Zunächst gehen die sich anschließenden Folgerungen ganz naturalistisch fort. Tugend ist nichts anderes als die Macht, nach den Gesetzen der eigenen Natur zu handeln. Nun gibt es kein Einzelding in der Welt, das nicht ein stärkeres über sich hätte. Da wir Menschen aber bloß ein kleiner Teil der Natur sind, wird unsere Macht von der der äußeren Dinge weit übertroffen, der Selbstmörder z.B. völlig von ihr besiegt!. So fallen wir jener »Knechtschaft« oder »Macht der Affekte« anheim, von der das vierte Buch handelt. Weil aber ein Affekt nur durch einen anderen, stärkeren besiegt oder doch eingeschränkt werten kann, so kann die Erkenntnis des Guten und Bösen durch ihre »Wahrheit« allein nichts ausrichten; sie muß vielmehr selbst ebenfalls zum Affekt werden, wenn sie andere Affekte überwinden will, und zwar zum Lustaffekt, der ceteris paribus stärker ist als die aus der Unlust entspringenden, weil er dem Wesen der Menschennatur entspricht. Damit sind wir wieder bei der »Natur «, dem »Wesen « des Menschen angelangt, das einen so großen Raum in Spinozas Denken einnimmt. Eine ganze Reihe weiterer Bestimmungen hängt damit zusammen. Gut ist, was mit unserer Natur übereinstimmt [man fühlt sich, wie überhaupt oft in Spinozas Ethik, an die Stoiker erinnert]. Das Gute und Böse hängt von der Natur des Menschen ab. Es besitzt einer um so mehr Tugend, je mehr er seinen wahren Nutzen sucht, d. i. sein Wesen zu bewahren (suum esse conservare) strebt: was uns auf den Hauptsatz seiner Psychologie (S. 50) zurückführt. Unser Wesen besteht, wie das Wesen jedes Dinges, in der Tendenz, uns selbst zu erhalten (conatus sui conservandi); diese ist »das erste und einzige Fundament der Tugend«.

Prüfen wir aber näher, was hinter diesen vieldeutigen Worten »Wesen« oder »Natur« des Menschen steckt, so entpuppt sich als des naturalistischen Pudels Kern plötzlich die altbekannte - Vernunft. Seinen (wahren) Nutzen suchen == sein Wesen bewahren = frei sein = tugendhaft (ex virtute) handeln, »ist nichts anderes als nach der Leitung der Vernunft (ex ductu rationis) leben«, nach ihren Regeln (regulae) oder Vorschriften (praecepta), Geboten (dictamina) verfahren (vgl. namentlich Satz XXIV, außerdem besonders das wichtige Scholium zu Satz XVIII).
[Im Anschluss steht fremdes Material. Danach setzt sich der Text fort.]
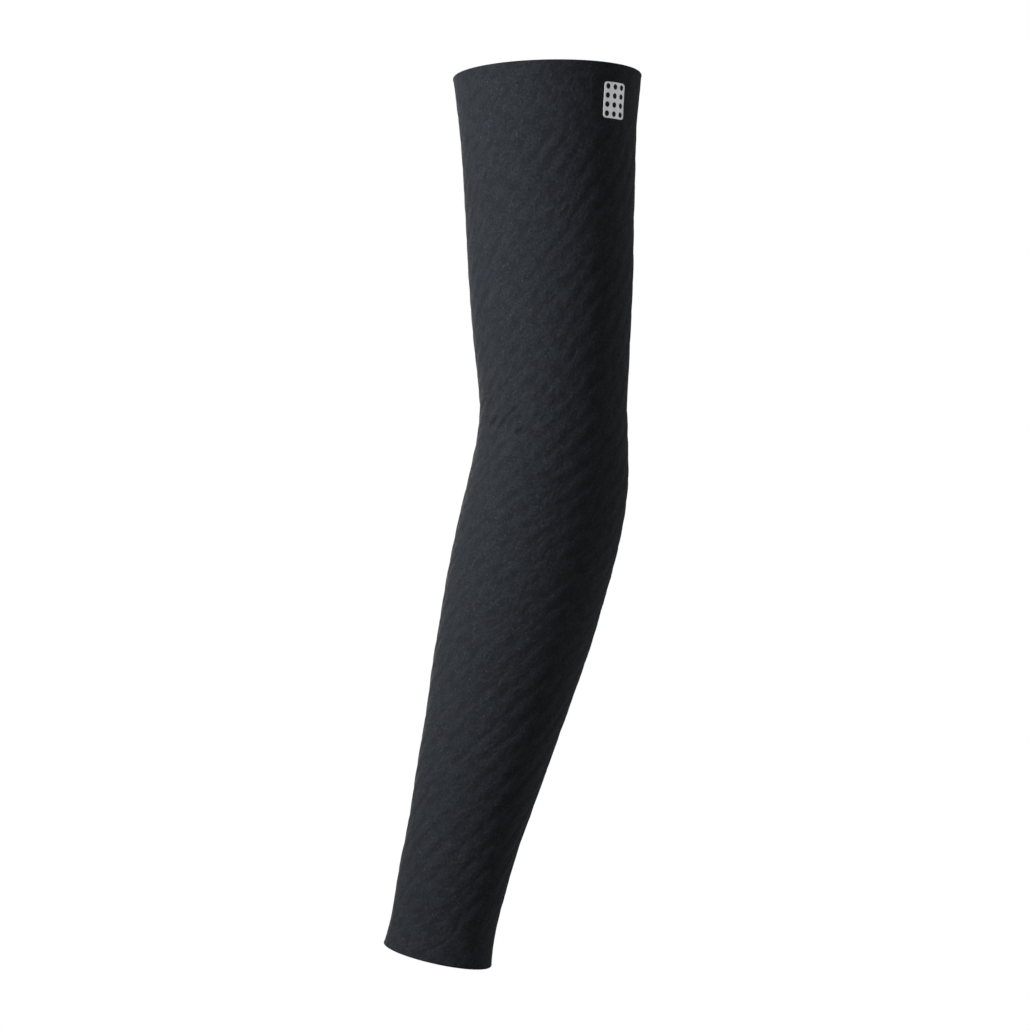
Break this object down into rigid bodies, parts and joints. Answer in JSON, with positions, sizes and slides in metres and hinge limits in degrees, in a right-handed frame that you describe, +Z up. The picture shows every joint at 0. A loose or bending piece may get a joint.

Das Wesen der Vernunft wiederum ist »nichts anderes als unser Geist (mens), insofern er klar und deutlich einsieht (intelligit)«, sodass wir hier wieder das Descartessche Kriterium vor uns haben. Vernünftig leben heißt: Intelligenz besitzen. Und »gut« wird jetzt als dasjenige definiert, »was in Wahrheit zur Einsicht beiträgt«. Nur soweit die Menschen nach der Leitung der Vernunft leben, sind sie beständig mit der Natur in Übereinstimmung (XXXV); denn »vernünftig handeln« bedeutet: das tun, was aus der Notwendigkeit unserer »an sich betrachteten« Natur folgt. Vernunft ist also das Innerste Wesen der Dinge. Handlungen, die aus ihr hervorgehen, sind immer »gut« Auf ihr beruht das höchste Glück des Menschen: die Seelenruhe. Der ganze fünfte und letzte Teil der »Ethik« handelt von der »menschlichen Freiheit oder der Macht des Intellekts«. Aus der Erkenntnis des Geistes allein (ex sola mentis cognitione) will er alles ableiten, was auf die menschliche Glückseligkeit abzielt.